_TO DO_.
Below are records; reproduce exactly the lines from the one that has "const valve = new THREE.Group();" through the one that has "obj.parent = None", ends included, and nothing more.

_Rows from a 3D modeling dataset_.
* begin *

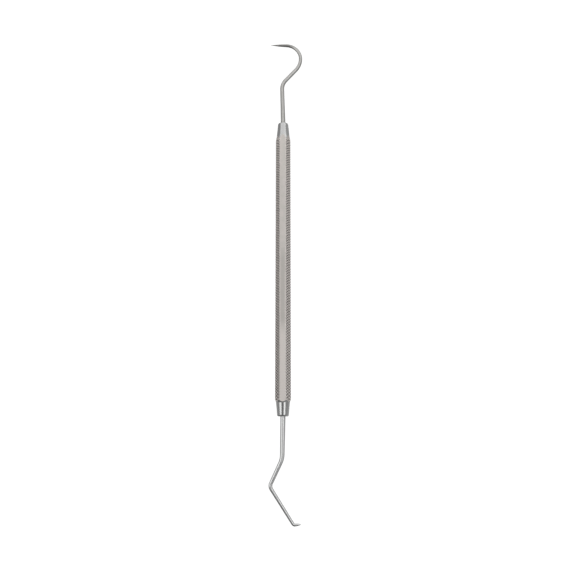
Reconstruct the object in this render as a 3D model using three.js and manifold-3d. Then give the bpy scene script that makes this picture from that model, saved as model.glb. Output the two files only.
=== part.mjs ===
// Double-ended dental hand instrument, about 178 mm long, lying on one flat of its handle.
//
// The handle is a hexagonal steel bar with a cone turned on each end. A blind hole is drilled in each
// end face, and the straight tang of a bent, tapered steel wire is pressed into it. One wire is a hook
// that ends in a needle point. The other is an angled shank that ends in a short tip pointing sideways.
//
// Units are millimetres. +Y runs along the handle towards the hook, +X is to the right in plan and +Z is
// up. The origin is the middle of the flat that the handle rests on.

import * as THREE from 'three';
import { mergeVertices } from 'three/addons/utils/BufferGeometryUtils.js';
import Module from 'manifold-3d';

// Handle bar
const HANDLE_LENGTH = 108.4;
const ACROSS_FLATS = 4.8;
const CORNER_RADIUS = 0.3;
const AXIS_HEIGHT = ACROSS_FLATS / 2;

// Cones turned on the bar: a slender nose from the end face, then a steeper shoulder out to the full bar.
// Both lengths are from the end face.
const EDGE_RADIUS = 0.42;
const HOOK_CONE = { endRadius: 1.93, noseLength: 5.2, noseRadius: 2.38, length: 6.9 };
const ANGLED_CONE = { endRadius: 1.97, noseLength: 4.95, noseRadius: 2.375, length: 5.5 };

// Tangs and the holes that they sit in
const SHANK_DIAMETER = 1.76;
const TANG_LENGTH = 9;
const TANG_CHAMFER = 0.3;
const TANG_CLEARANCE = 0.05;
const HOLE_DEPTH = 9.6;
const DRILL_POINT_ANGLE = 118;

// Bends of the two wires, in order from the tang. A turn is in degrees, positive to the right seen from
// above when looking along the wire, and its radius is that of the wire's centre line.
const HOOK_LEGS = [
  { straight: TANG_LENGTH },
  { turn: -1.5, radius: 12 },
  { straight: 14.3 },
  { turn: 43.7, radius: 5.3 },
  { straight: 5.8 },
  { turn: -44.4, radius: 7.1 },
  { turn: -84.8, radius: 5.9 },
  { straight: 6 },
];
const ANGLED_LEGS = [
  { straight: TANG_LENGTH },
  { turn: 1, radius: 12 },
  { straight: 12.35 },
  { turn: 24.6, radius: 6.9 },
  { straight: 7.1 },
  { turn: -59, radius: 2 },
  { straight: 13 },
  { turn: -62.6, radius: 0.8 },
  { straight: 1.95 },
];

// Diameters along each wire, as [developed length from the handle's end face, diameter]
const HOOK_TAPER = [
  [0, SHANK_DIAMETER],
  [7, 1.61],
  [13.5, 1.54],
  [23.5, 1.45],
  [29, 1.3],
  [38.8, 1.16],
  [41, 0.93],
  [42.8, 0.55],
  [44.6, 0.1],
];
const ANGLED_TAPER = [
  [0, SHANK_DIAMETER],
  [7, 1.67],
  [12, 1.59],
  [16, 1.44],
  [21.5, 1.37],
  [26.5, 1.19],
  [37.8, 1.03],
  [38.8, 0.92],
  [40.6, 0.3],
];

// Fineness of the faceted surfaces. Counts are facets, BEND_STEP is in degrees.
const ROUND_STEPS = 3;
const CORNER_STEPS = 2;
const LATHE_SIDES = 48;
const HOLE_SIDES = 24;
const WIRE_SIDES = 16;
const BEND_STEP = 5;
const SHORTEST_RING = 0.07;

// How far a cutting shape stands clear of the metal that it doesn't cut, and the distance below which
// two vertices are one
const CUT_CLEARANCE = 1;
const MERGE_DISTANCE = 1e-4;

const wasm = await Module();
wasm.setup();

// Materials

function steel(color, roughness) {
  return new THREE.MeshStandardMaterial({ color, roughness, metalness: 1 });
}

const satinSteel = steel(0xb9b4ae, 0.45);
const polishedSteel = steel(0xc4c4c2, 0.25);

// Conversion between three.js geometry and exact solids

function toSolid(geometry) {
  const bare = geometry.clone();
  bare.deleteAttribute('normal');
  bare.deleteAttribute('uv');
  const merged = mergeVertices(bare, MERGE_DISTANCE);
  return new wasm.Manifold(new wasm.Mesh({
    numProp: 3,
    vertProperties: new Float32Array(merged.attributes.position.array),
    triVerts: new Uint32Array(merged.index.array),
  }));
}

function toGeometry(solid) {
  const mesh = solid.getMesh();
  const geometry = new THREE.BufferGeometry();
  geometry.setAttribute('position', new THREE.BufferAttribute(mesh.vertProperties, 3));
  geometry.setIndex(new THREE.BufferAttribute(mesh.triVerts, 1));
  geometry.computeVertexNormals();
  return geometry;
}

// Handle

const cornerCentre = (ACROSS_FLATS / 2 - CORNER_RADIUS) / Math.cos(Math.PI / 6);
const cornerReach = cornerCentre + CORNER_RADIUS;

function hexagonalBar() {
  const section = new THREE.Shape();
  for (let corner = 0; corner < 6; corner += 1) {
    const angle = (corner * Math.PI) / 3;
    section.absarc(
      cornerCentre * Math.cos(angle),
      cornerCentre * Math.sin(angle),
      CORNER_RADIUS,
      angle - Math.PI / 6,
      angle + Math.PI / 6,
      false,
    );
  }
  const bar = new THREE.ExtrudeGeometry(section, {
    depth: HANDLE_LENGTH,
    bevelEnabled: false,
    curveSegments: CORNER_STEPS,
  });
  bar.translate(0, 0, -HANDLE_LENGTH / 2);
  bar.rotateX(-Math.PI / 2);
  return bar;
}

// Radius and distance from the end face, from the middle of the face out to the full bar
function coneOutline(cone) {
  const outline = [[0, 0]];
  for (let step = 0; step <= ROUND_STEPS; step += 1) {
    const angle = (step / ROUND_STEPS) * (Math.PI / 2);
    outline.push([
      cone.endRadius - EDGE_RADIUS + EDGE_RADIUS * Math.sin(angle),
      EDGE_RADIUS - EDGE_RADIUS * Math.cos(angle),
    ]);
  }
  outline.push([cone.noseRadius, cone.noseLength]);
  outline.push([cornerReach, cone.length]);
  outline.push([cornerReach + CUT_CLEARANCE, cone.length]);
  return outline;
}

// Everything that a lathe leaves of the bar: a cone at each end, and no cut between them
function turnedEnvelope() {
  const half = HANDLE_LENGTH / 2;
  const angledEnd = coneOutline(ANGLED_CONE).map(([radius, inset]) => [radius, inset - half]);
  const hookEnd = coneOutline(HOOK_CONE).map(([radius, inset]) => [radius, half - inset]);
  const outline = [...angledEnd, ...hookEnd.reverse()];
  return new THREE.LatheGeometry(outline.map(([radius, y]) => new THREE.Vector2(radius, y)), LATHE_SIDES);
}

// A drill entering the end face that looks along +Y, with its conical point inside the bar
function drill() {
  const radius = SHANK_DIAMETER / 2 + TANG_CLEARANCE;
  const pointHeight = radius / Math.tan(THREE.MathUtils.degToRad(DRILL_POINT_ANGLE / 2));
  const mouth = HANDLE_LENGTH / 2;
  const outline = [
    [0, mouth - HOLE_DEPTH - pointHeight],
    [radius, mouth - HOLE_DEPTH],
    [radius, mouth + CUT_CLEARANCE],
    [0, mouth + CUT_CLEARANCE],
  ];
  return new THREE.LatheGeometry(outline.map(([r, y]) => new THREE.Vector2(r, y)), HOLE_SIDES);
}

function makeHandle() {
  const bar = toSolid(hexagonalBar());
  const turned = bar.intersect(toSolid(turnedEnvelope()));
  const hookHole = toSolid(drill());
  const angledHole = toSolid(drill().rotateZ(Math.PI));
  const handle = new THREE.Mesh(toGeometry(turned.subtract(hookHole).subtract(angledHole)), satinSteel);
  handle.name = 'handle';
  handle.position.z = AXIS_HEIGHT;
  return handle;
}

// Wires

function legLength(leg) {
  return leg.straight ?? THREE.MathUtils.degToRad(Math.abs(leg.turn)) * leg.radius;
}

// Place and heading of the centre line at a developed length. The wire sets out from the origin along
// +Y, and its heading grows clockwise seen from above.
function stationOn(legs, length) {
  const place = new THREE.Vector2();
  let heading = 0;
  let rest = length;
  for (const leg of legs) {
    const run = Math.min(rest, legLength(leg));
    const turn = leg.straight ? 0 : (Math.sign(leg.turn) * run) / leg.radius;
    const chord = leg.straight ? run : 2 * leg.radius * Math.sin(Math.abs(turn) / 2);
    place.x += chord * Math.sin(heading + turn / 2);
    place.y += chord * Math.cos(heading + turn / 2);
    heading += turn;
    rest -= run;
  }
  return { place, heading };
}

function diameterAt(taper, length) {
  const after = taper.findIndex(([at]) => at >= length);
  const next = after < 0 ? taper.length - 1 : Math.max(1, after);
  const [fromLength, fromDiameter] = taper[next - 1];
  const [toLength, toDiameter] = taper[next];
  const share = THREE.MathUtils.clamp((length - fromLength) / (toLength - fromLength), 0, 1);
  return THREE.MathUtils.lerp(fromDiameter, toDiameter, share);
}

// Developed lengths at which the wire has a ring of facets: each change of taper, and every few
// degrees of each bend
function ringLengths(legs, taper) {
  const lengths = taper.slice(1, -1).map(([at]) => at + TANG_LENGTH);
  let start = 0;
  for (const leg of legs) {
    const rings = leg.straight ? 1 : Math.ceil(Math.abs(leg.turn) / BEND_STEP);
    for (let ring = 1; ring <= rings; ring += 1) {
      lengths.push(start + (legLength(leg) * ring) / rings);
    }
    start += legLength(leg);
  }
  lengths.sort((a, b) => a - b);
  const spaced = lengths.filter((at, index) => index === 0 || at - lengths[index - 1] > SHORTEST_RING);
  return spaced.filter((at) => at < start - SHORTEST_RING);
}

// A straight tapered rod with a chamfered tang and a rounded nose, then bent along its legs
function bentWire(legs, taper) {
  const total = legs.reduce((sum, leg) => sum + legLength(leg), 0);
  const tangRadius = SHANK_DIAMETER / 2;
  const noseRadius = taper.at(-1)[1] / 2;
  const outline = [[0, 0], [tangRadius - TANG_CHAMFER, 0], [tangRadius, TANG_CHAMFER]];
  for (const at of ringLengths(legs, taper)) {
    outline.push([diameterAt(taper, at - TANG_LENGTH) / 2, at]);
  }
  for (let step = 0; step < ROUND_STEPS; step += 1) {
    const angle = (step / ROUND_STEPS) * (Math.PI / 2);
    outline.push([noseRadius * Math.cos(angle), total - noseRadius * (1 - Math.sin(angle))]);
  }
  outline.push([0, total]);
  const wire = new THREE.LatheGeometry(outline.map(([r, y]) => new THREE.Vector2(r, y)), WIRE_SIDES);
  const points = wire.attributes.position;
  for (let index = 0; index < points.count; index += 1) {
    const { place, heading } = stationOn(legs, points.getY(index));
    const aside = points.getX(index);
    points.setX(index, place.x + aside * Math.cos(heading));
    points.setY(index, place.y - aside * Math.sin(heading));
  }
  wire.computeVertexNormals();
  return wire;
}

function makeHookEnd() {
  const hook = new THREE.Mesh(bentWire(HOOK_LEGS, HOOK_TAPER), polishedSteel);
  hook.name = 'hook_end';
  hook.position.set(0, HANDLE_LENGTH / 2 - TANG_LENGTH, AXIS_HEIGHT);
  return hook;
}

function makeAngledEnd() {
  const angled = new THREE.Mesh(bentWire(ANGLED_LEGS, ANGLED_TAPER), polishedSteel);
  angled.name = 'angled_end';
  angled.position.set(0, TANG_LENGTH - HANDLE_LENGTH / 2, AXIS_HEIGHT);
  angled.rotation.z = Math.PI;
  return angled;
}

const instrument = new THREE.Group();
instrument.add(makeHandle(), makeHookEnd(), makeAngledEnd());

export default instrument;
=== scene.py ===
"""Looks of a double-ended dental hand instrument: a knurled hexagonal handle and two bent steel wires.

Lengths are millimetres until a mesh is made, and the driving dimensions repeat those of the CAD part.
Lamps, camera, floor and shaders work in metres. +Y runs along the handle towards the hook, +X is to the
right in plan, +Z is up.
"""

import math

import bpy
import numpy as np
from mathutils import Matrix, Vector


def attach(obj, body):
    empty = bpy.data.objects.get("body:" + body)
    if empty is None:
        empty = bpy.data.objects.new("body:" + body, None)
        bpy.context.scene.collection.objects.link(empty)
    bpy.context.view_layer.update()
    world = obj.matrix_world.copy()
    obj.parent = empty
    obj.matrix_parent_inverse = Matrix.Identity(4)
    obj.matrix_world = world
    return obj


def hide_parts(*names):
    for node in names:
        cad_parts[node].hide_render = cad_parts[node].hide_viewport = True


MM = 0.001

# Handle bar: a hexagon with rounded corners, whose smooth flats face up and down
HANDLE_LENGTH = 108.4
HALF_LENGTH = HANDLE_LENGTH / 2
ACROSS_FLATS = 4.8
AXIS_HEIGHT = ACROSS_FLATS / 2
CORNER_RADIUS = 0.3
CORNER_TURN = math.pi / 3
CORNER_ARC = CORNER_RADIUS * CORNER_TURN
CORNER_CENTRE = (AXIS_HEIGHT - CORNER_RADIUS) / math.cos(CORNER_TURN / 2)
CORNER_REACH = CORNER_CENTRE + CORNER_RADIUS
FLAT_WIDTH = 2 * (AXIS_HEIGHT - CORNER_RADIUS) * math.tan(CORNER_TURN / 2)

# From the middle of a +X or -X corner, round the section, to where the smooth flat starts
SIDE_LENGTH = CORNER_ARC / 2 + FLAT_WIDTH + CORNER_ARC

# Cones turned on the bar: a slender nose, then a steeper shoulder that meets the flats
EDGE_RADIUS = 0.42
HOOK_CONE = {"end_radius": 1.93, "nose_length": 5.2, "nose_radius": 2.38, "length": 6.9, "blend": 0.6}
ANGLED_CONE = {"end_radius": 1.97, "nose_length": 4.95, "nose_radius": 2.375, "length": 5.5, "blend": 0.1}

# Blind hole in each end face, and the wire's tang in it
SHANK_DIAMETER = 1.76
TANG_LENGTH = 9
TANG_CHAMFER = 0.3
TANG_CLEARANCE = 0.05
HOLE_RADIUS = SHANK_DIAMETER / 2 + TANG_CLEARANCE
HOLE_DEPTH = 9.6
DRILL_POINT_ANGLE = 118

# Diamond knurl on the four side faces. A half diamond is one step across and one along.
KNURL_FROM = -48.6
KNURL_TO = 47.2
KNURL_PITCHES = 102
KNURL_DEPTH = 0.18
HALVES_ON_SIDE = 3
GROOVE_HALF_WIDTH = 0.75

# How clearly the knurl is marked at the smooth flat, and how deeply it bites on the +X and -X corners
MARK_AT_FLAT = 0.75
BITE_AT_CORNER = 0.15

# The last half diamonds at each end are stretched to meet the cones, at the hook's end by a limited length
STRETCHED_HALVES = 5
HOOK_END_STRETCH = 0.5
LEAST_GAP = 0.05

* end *
* begin *

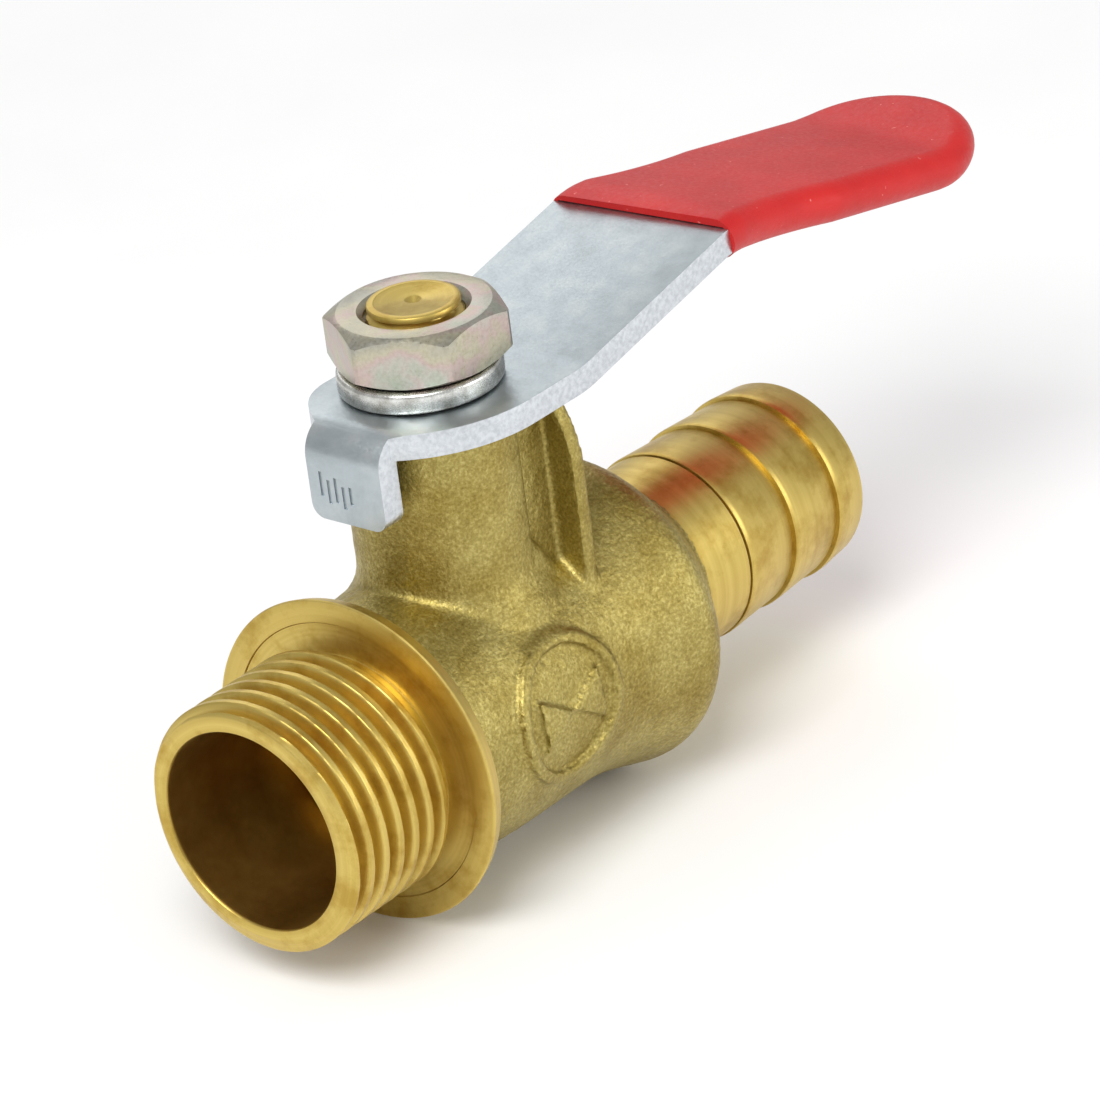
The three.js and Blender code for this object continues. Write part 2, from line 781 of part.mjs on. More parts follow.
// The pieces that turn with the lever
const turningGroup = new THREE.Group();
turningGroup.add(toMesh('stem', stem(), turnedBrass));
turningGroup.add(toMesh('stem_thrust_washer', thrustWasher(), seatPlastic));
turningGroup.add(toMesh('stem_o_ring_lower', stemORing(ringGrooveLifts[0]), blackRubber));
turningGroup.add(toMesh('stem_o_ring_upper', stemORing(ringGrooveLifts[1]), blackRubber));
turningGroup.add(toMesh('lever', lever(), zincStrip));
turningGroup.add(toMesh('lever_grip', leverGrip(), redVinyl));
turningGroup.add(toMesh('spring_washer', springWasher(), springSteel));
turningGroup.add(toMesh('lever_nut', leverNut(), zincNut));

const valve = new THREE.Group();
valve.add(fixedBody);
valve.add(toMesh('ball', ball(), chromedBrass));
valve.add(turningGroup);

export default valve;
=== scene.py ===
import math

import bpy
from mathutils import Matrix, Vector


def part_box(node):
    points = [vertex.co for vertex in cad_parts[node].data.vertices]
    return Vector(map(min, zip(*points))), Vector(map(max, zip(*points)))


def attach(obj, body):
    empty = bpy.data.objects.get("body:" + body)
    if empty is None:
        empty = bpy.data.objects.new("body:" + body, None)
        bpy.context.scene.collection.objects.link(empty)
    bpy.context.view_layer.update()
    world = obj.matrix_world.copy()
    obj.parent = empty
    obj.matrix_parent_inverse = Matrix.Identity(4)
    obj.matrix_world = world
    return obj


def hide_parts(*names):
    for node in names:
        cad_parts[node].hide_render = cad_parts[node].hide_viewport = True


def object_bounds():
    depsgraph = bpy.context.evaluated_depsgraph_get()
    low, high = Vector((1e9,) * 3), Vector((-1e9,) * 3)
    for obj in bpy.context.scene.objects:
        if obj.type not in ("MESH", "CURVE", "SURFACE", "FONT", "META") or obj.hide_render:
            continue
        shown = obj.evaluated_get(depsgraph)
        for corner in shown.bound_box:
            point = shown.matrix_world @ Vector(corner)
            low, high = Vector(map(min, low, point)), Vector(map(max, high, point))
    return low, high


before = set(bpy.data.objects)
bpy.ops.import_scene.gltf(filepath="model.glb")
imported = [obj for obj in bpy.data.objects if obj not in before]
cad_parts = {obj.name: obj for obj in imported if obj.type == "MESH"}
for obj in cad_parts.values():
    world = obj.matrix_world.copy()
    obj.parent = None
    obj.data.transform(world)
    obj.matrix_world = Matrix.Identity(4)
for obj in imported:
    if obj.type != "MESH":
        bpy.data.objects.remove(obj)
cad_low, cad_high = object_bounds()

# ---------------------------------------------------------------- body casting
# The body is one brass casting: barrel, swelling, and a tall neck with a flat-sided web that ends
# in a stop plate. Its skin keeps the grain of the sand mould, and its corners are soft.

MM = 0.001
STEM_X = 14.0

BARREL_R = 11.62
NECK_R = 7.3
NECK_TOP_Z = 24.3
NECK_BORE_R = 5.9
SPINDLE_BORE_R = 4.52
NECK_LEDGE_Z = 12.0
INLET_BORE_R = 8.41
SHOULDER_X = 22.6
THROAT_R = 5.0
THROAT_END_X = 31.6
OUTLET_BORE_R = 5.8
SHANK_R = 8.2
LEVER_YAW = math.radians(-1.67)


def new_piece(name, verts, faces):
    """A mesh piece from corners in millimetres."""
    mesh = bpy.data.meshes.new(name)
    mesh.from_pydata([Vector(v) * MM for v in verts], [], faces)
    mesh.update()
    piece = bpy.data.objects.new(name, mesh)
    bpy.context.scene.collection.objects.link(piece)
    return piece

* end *

_OUTPUT BELOW_.
const valve = new THREE.Group();
valve.add(fixedBody);
valve.add(toMesh('ball', ball(), chromedBrass));
valve.add(turningGroup);

export default valve;
=== scene.py ===
import math

import bpy
from mathutils import Matrix, Vector


def part_box(node):
    points = [vertex.co for vertex in cad_parts[node].data.vertices]
    return Vector(map(min, zip(*points))), Vector(map(max, zip(*points)))


def attach(obj, body):
    empty = bpy.data.objects.get("body:" + body)
    if empty is None:
        empty = bpy.data.objects.new("body:" + body, None)
        bpy.context.scene.collection.objects.link(empty)
    bpy.context.view_layer.update()
    world = obj.matrix_world.copy()
    obj.parent = empty
    obj.matrix_parent_inverse = Matrix.Identity(4)
    obj.matrix_world = world
    return obj


def hide_parts(*names):
    for node in names:
        cad_parts[node].hide_render = cad_parts[node].hide_viewport = True


def object_bounds():
    depsgraph = bpy.context.evaluated_depsgraph_get()
    low, high = Vector((1e9,) * 3), Vector((-1e9,) * 3)
    for obj in bpy.context.scene.objects:
        if obj.type not in ("MESH", "CURVE", "SURFACE", "FONT", "META") or obj.hide_render:
            continue
        shown = obj.evaluated_get(depsgraph)
        for corner in shown.bound_box:
            point = shown.matrix_world @ Vector(corner)
            low, high = Vector(map(min, low, point)), Vector(map(max, high, point))
    return low, high


before = set(bpy.data.objects)
bpy.ops.import_scene.gltf(filepath="model.glb")
imported = [obj for obj in bpy.data.objects if obj not in before]
cad_parts = {obj.name: obj for obj in imported if obj.type == "MESH"}
for obj in cad_parts.values():
    world = obj.matrix_world.copy()
    obj.parent = None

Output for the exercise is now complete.